Words VII, Fall Semester 2009

May 26, 2010

Something else marked the end of the semester, something that I cannot but mention. In the midst of all the birthday parties, another spark of spontaneity was also working its way to the big stage. In the style and spirit of Improv Everywhere, a few of us wrote our own original musical and performed it on the 18th of December in the dining hall. It happened on an unsuspecting Friday, and the very end of Finals week. Little napkin-holder advertisements were placed since a few days back to ‘suggest’ that people be at the dining hall at 6:15 on that very day, which made people wary of something happening, but did not give much away.

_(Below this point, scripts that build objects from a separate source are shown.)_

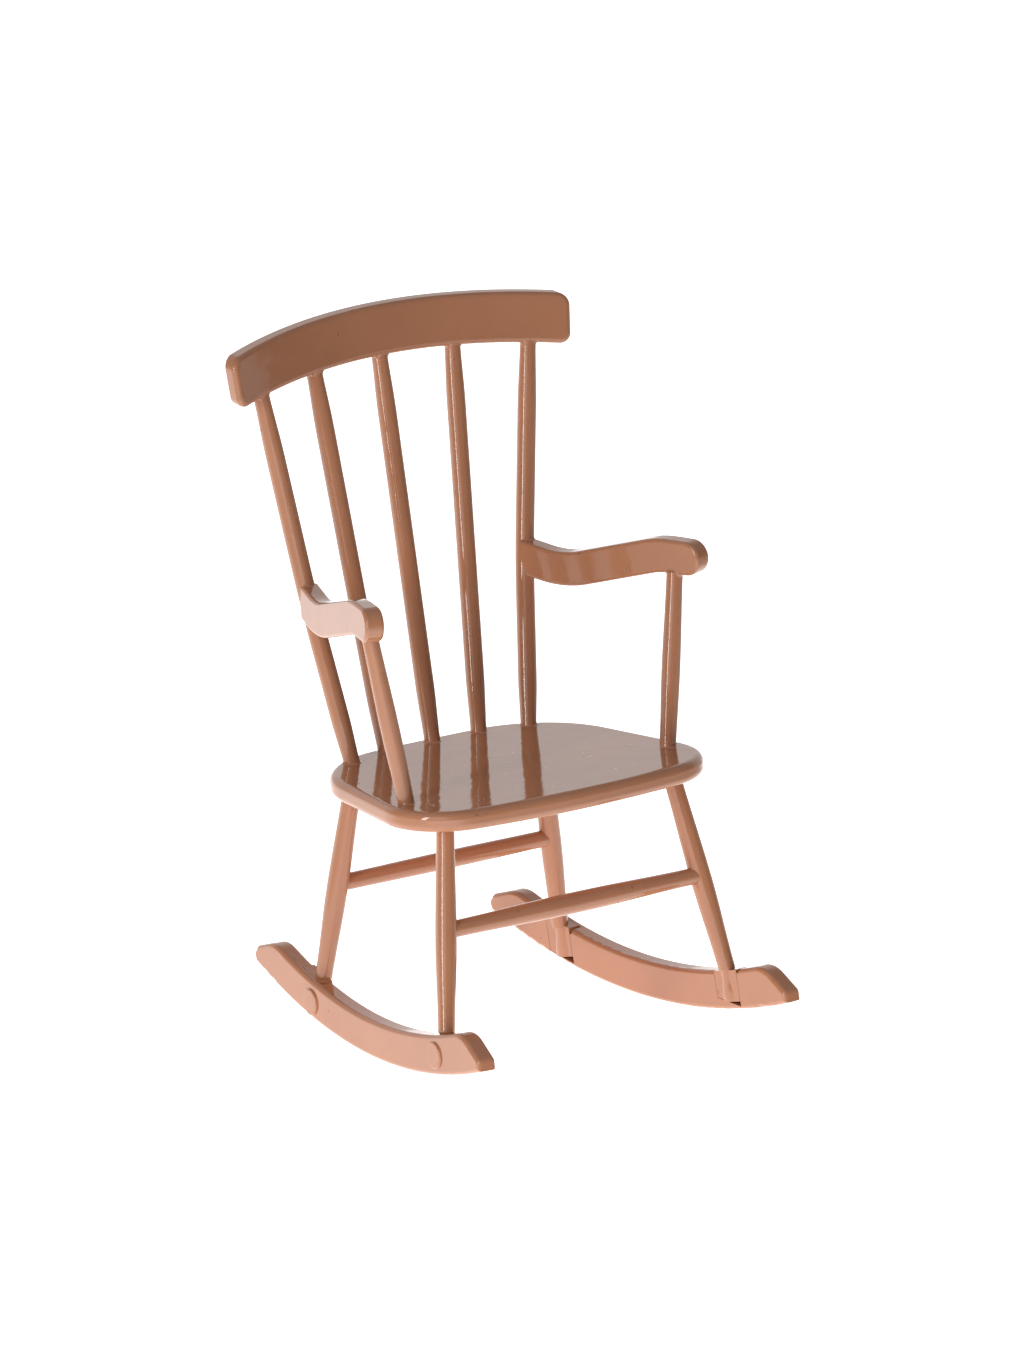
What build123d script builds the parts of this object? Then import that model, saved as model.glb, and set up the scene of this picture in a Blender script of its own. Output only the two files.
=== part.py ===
from build123d import *
from build123d.topology import SkipClean
import math
import os

# Miniature rocking chair, in millimetres. The chair faces -Y and +Z is up. X = 0 is the plane of
# symmetry. Each side piece is drawn for +X, the sitter's left, and mirrored for -X. The chair is
# drawn rocked a little forward of its balance, standing on z = 0. The last step rolls it back to
# where it comes to rest and puts the origin on the floor midway between the rockers' contacts.

# Seat plate
SEAT_Z = 43.05  # height of the top face at y = 0
SEAT_TILT = 5.0  # slope of the top face, down to the rear, in degrees
SEAT_THICK = 3.35
SEAT_FRONT_Y = -21.5
SEAT_BACK_Y = 24.3
SEAT_HALF = 27.4  # half width at y = 0
SEAT_FLARE = 0.17  # each side moves out by this much per mm towards the front
SEAT_FRONT_BOW = 3.85
SEAT_BACK_BOW = 0.95
SEAT_FRONT_CORNER = 11.0
SEAT_BACK_CORNER = 17.0
SEAT_EDGE = 1.25
SIT_HALF = 15.0  # the clear sitting area, within the spindles and the arm posts
SIT_FRONT_Y = -16.5
SIT_BACK_Y = 14.5
SIT_CORNER = 5.0
SIT_SKIN = 0.8

# Crest rail
CREST_HALF = 31.7
CREST_END_FLARE = 0.09  # the ends lean out by this much per mm of height
CREST_RADIUS = 79.5  # plan radius of the front face
CREST_Y = 34.7  # the front face at x = 0 and z = CREST_LEAN_Z
CREST_LEAN_Z = 101.25
CREST_LEAN = 12.3  # backward lean, in degrees
CREST_THICK = 3.0
CREST_BOTTOM_Z = 101.75
CREST_TOP_Z = 109.8
CREST_DROP = 1.85  # both long edges are this much lower at the ends
CREST_TOP_CORNER = 2.1
CREST_BOTTOM_CORNER = 1.7
CREST_EDGE = 0.8

# Round members of the back and the arms
SPINDLE_R = 1.53
SPINDLE_END_R = 1.3
SPINDLE_TAPER = 0.16  # each end tapers over this fraction of the length
SPINDLE_FOOT_Y = 21.45
SPINDLE_FOOT_X = 8.9
SPINDLE_HEAD_X = 13.2
POST_FOOT = (16.95, 19.15)
POST_HEAD_X = 25.5
POST_KNEE_Z = 67.0
POST_KNEE_BACK = 1.05  # the bend at the arm lies this far behind the straight line
POST_BEND_R = 150.0
POST_TAPER = 0.38  # each run tapers over this fraction of its length
ARM_POST_FOOT = (25.0, -8.1)
ARM_POST_HEAD = (29.1, -4.0)
ARM_POST_R = 1.52
ARM_POST_END_R = 1.33
ARM_POST_BELLY = 0.45  # the thickest place, as a fraction of the length from the foot

# Round ends: how far a shouldered end sinks into the other piece, and its tenon
SINK = 0.8
TENON_R = 0.8
TENON = 1.2
SOCKET_GAP = 0.02

# Arms: planks on edge, each in a vertical plane that opens to the front
ARM_PLANE_X = 28.57  # the middle of the plank at y = 0
ARM_FLARE = 0.307  # it moves out by this much per mm towards the front
ARM_REAR_Y = 24.4  # the plank's run forward is counted from here
ARM_THICK = 3.15
ARM_HALF_HEIGHT = 2.78
ARM_START = (-3.0, 67.5)  # run forward from ARM_REAR_Y, height
ARM_DIP = (7.35, 66.65)
ARM_HUMP = (26.5, 73.3)
ARM_NOSE = (32.05, 73.7)
ARM_BEND_R = (20.0, 17.0)  # at the dip and at the hump
ARM_EDGE = 0.6
ARM_LIP = 0.75  # the scooped rear end stops this far in front of the back post's axis
ARM_POST_RISE = 0.35  # the arm post's head, above the lower edge of the hump

# Legs and stretchers
LEG_FRONT_TOP = (21.7, -14.1, 40.67)
LEG_FRONT_LOW = (26.93, -22.1, 9.75)
LEG_REAR_TOP = (18.04, 17.45, 37.95)
LEG_REAR_LOW = (22.84, 18.7, 6.36)
LEG_TOP_R = 1.45
LEG_R = 1.72
LEG_BELLY = 0.55  # the thickest place, as a fraction of the length from the top
LEG_FOOT_R = 1.36
LEG_FOOT_ROUND = 0.5
STRETCHER_FRONT_Z = 25.2
STRETCHER_REAR_Z = 22.15
STRETCHER_FRONT_R = 1.7
STRETCHER_REAR_R = 1.47
STRETCHER_END_R = 1.36
STRETCHER_SADDLE = 0.75  # each end stops this far from the leg's axis

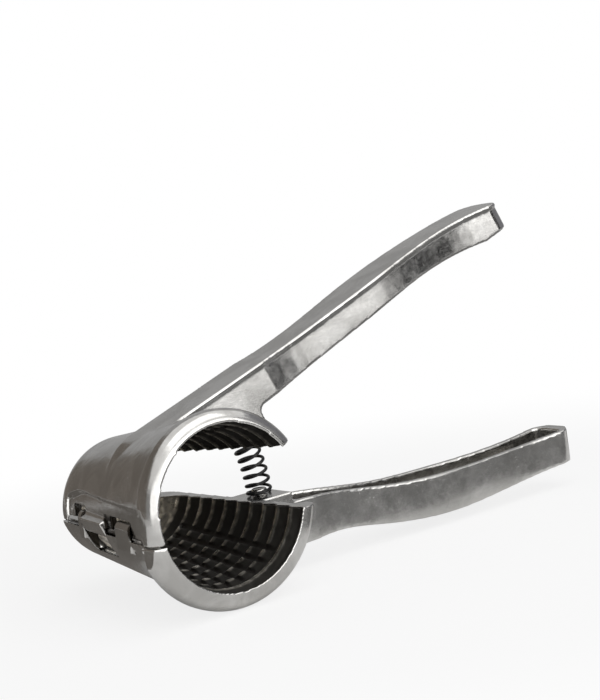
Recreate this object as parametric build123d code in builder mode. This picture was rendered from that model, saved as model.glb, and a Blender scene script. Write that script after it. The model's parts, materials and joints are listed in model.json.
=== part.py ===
from build123d import *
import os
from math import atan, cos, pi, radians, sin, sqrt, tan

os.makedirs("parts", exist_ok=True)

# A nut cracker of two cast levers. Each lever is half of a tapered cup with a handle.
# The mouth of the cup faces -Y, x = y = 0 is the middle of the mouth, the handles run
# along +X, and the flat parting face of the lower half cup is z = 0.
# The upper lever is drawn closed and then turned open about the hinge.

# Cup body, measured across the parting face and square to it
cup_length = 72.7
body_start = 6.7
mouth_half_width = 24.2
tail_half_width = 18.0
tail_shift = 2.6
lower_mouth_drop = 19.7
lower_tail_drop = 13.6
upper_mouth_rise = 21.0
upper_tail_rise = 12.3
tail_round = 10.0
wall = 3.3
tail_wall = 3.4
tail_floor_radius = 9.0
parting_gap = 0.5

# Rim flange round the mouth
lower_rim_half_width = 27.0
upper_rim_half_width = 25.4
rim_height = 22.4
rim_flat = 0.8
rim_setback = 4.5
rim_edge = 1.7
rim_hinge_trim = 1.1

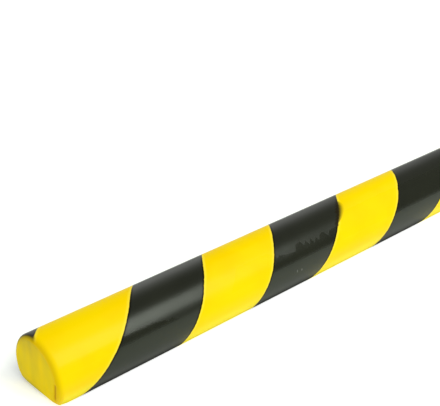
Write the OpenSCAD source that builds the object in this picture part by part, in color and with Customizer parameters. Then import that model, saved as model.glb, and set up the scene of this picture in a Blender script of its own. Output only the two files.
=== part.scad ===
// Impact protection strip: a length of self-skinned polyurethane foam with a round striking face,
// a flat back, and a double-sided tape on that back that is still under its release liner.
// The strip lies on its back along X. Its origin is under its middle, on the liner's lower face.

/* [Foam profile] */
// Length of the foam from end face to end face
profile_length = 1000; // [300:10:1500]
// Widest width, which is the diameter of the round face
profile_width = 40; // [34:1:60]
// Width of the flat back, measured to where its long edges would meet if they were sharp
back_width = 32; // [20:1:32]
// Radius of the rim that runs all round an end face, along the flat back as well
end_rim_radius = 3; // [1:0.5:5]
// Radius of the two long edges where the round face turns into the flat back
back_edge_radius = 1; // [0.5:0.1:1.5]

/* [Adhesive tape] */
// Thickness of the double-sided tape
tape_thickness = 0.8; // [0.4:0.1:2]
// Bare foam between the tape and each long edge of the flat back
tape_side_margin = 3; // [2:0.5:5]
// Bare foam between the tape and where the back starts to turn up into an end face
tape_end_margin = 1; // [0.5:0.5:20]

/* [Release liner] */
// Thickness of the siliconised paper
liner_thickness = 0.12; // [0.08:0.02:0.3]

/* [Hidden] */
$fn = 96;

// How far a cutter stands out of what it cuts
cut_over = 2;
// How far the circle that rounds an edge stands proud of the two faces that it joins. At a true
// touch the surfaces would only graze each other, and this makes them cross cleanly.
edge_proud = 0.002;

face_radius = profile_width / 2;
half_back = back_width / 2;

// Height of the round face's centre above the flat back
centre_above_back = sqrt(face_radius * face_radius - half_back * half_back);

// Stack under the foam: the liner lies on the ground, the tape on the liner, the back on the tape
tape_level = liner_thickness;
back_level = tape_level + tape_thickness;
face_centre_level = back_level + centre_above_back;

tape_length = profile_length - 2 * (end_rim_radius + tape_end_margin);
tape_width = back_width - 2 * tape_side_margin;

// Circle that rounds a long back edge: it touches the back and the round face from inside. Its
// centre is given by its height above the back, its drop below the round face's centre, its reach
// from that centre and its place across the back.
edge_centre_above_back = back_edge_radius - edge_proud;
edge_centre_drop = centre_above_back - edge_centre_above_back;
edge_centre_reach = face_radius - back_edge_radius + edge_proud;
edge_centre_y = sqrt(edge_centre_reach * edge_centre_reach - edge_centre_drop * edge_centre_drop);

// Circle that rounds the lower edge of an end face: its centre along the strip and above the back
foot_centre_x = profile_length / 2 - end_rim_radius + edge_proud;
foot_centre_above_back = end_rim_radius - edge_proud;

// Half of the turned body's outline, with the radius along X and the length along Y. Both ends
// turn in to their face over a quarter circle.
module turned_outline() {
    core_radius = face_radius - end_rim_radius;
    straight_length = profile_length - 2 * end_rim_radius;
    translate([0, -profile_length / 2])
        square([core_radius, profile_length]);
    translate([0, -straight_length / 2])
        square([face_radius, straight_length]);
    for (side = [-1, 1])
        translate([core_radius, side * straight_length / 2])
            intersection() {
                circle(r = end_rim_radius);
                translate([0, min(0, side * end_rim_radius)])
                    square(end_rim_radius);
            }
}

// The foam before its back is cut flat: turned about the line of the round face's centre
module turned_body() {
    translate([0, 0, face_centre_level])
        rotate([0, 90, 0])
            rotate_extrude()
                turned_outline();
}

// Everything below the flat back
module below_back() {
    translate([0, 0, back_level - face_radius])
        cube([profile_length + 2 * cut_over, profile_width + 2 * cut_over, 2 * face_radius],
             center = true);
}

// The corner outside one long back edge. Its flanks run inside the edge's own circle and then
// outside the foam, so the circle is all that shapes the edge.
module back_edge_corner() {
    out_scale = (face_radius + cut_over) / edge_centre_reach;
    out_y = edge_centre_y * out_scale;
    out_above_back = centre_above_back - edge_centre_drop * out_scale;
    translate([-profile_length / 2 - cut_over, 0, back_level])
        rotate([90, 0, 90])
            linear_extrude(height = profile_length + 2 * cut_over)
                difference() {
                    polygon([
                        [edge_centre_y, edge_centre_above_back],
                        [out_y, out_above_back],
                        [out_y, -cut_over],
                        [edge_centre_y, -cut_over]
                    ]);
                    translate([edge_centre_y, edge_centre_above_back])
                        circle(r = back_edge_radius);
                }
}

// The corner outside the lower edge of one end face
module end_foot_corner() {
    corner_side = end_rim_radius + cut_over;
    translate([foot_centre_x, profile_width / 2 + cut_over, back_level + foot_centre_above_back])
        rotate([90, 0, 0])
            linear_extrude(height = profile_width + 2 * cut_over)
                difference() {
                    translate([0, -corner_side])
                        square(corner_side);
                    circle(r = end_rim_radius);
                }
}

module foam_profile() {
    color("#fbe106")
        difference() {
            turned_body();
            below_back();
            for (side = [0, 1]) {
                mirror([0, side, 0])
                    back_edge_corner();
                mirror([side, 0, 0])
                    end_foot_corner();
            }
        }
}

// One layer of the stack under the back: the tape and its liner are cut to the same outline
module tape_layer(level, thickness) {
    translate([-tape_length / 2, -tape_width / 2, level])
        cube([tape_length, tape_width, thickness]);
}

module adhesive_tape() {
    color("#e9e6dc")
        tape_layer(tape_level, tape_thickness);
}

module release_liner() {
    color("#f4efe0")
        tape_layer(0, liner_thickness);
}

foam_profile();
adhesive_tape();
release_liner();
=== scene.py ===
"""Looks of an impact protection strip: a length of yellow and black foam profile, self-skinned in its
mould, with a double-sided tape and a release liner on its flat back.

The strip lies on its back along X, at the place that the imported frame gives. Sizes in the classes are
millimetres, as on the drawing, and MM turns them to Blender's metres.
"""

import logging
import math
import random
from collections.abc import Callable, Iterable
from dataclasses import dataclass, field
from enum import Enum

import bmesh
import bpy
import numpy as np
from mathutils import Matrix, Vector, noise


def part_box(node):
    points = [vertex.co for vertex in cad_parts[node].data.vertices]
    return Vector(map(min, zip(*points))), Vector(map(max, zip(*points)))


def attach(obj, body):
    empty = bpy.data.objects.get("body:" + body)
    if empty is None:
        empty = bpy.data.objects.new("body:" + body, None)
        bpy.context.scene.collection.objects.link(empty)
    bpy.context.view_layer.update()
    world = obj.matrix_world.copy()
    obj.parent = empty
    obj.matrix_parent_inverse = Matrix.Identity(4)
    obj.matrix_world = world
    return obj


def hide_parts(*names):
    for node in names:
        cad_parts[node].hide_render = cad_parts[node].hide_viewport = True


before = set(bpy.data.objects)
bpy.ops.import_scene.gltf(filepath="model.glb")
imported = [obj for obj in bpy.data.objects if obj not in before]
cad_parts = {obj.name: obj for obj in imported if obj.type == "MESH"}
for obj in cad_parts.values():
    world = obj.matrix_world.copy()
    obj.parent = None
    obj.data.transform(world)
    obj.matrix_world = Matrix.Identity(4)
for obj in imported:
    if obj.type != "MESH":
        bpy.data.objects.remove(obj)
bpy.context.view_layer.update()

log = logging.getLogger("impact_protection_strip")

MM = 0.001
# How near two points of a mesh are one, and how near a cut takes a point along, in mm
SAME_PLACE = 0.001
ON_CUT = 0.005
# How far a selection by place looks past the place itself, in mm
SLACK = 0.01
# From what share of a length an edge counts as running all along it
WHOLE_WAY = 0.9
# From what share of its normal along an axis a face counts as facing that way
FACING = 0.999
# How far a piece's faces turn before they show an edge, in radians
SMOOTH_TURN = math.radians(40)
Colour = tuple[float, float, float, float]


class Node(Enum):
    """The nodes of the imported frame, by the piece that each one is."""

    FOAM = "foam_profile"
    TAPE = "adhesive_tape"
    LINER = "release_liner"


class Slot(Enum):
    """The material slots of the part's record."""

    SKIN = "foam_skin"
    TAPE = "tape"
    LINER = "liner"


class Painted(Enum):
    """The numbers that FoamProfile paints on its mesh and MouldedSkin reads there."""

    BAND = "band_mm"
    BACK = "back_mm"
    HAZE = "haze_mm"
    SPRAY = "spray"
    THIN_COAT = "thin_coat"
    DUST = "dust"
    YELLOW_SHEEN = "yellow_sheen"


class Pick(Enum):
    """What a selection in edit mode picks: Blender's select mode and the list that holds it."""

    EDGES = ("EDGE", "edges")
    FACES = ("FACE", "faces")


class MixSocket(Enum):
    """Numbers of the colour sockets on a Mix node, which has several of the same name."""

    FACTOR = 0
    UNDER = 6
    OVER = 7
    RESULT = 2


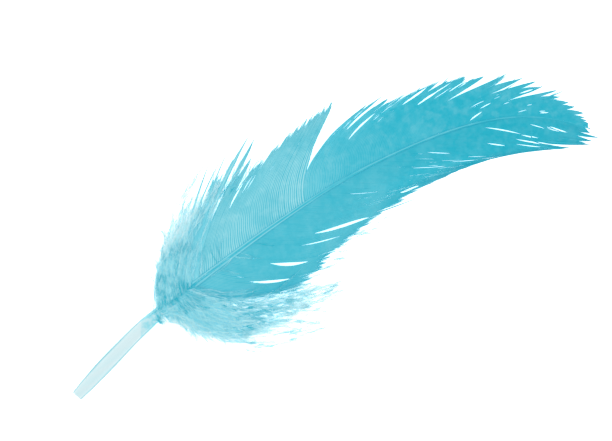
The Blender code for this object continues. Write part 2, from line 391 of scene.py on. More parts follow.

When the time came, the lights went dim, and our grand plan had been executed. Kelsey, ever so eager for Shenanigans, began with a song that I wrote—in fact, I wrote all the songs—that had to do with pasta and the meaning of life. My original version of the verses for the song had this:

Ignorant fool you cannot see beyond your food
Insolent girl you most definitely should
“Put down that fork”

There is no sight as sad as pasta
There is no happiness that it brings
There is no bite as bad as pasta’s
Sinful edible strings

There is no food as crude as pasta
There is no happiness within
There’s no noodle as crudele as pasta
Edible strings of sin

But in our agreed-upon final version we removed the middle paragraph because the mini-musical was too long. Which made me somewhat sad, but for the greater purpose, it was worth it.

Before and after these lines, the whole mini-musical contained many, many little gems of chuckle-inducing lyrics. In the larger abstraction, however, the story involved Eva being upset over the meaninglessness of life, but thankful for the constancy that pasta brings, Gregory frustrated with Eva’s bad grammar, and cynical of the world at large, Sampson annoyed at the folly of everyone, and everyone’s ignorance when it comes to social change, the King of the Dining Hall devil-may-care about life, and Giselle blissfully ignorant about life. Eva and the King seem to have something going on for them at the end, Giselle and Gregory fall in love and cure each other of their weaknesses, and Sampson remains annoyed at everyone. The musical is halted at its musical climax by guest star José Oscar Mur-Miranda who stood up and shouted “You’re at Olin; suck it up!” to the most thunderous applause.

We denied anything happened until a day after it didn’t happen.